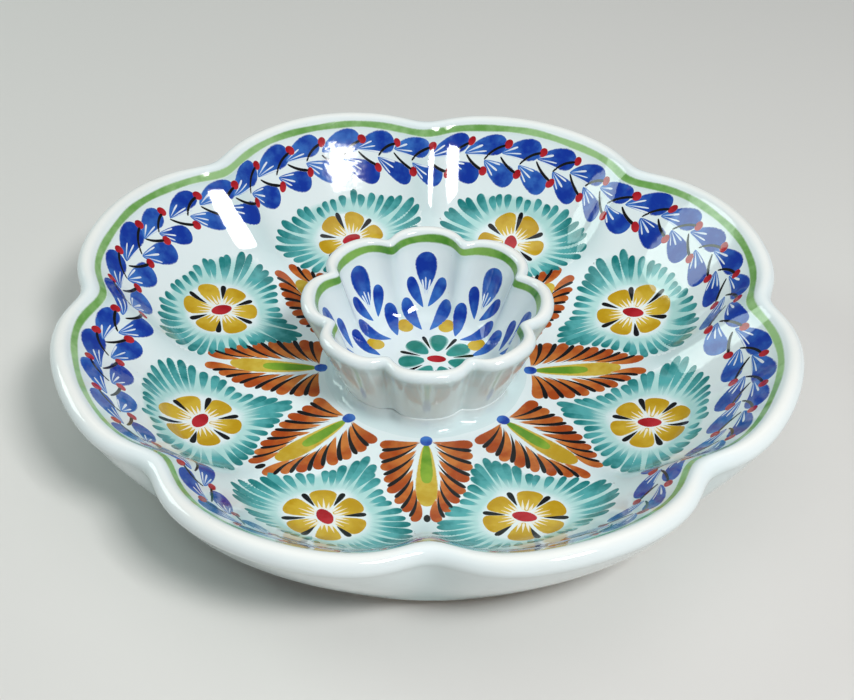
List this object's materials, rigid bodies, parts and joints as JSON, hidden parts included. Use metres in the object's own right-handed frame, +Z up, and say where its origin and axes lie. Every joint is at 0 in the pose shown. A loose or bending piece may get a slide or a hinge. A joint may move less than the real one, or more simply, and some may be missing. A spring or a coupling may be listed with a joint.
{
  "type": "chip and dip server",
  "caption": "Round scalloped earthenware platter with a deep lobed wall and a lobed dip bowl fixed to the middle of its floor, hand painted and glazed.",
  "frame": {"origin": "on the table, under the middle of the dip bowl and of the platter", "axes": "+Z up out of the bowl, -Y towards the viewer, through a notch between two lobes of the platter and through a lobe of the bowl"},
  "size_m": [0.33, 0.3314, 0.0583],
  "materials": {
    "glazed_clay": "glossy white tin glaze over earthenware, hand painted",
    "bare_clay": "bare fired clay, wiped clean of glaze"
  },
  "bodies": {
    "root": {"platter_body": "glazed_clay", "platter_foot_ring": "bare_clay", "dip_bowl": "glazed_clay", "luting_fillet": "glazed_clay"}
  },
  "joints": []
}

> **What the exercise asks**: Check each line above for the word "axes" and give the number of lines that have it, nothing else.

> **Solution to the exercise**: 2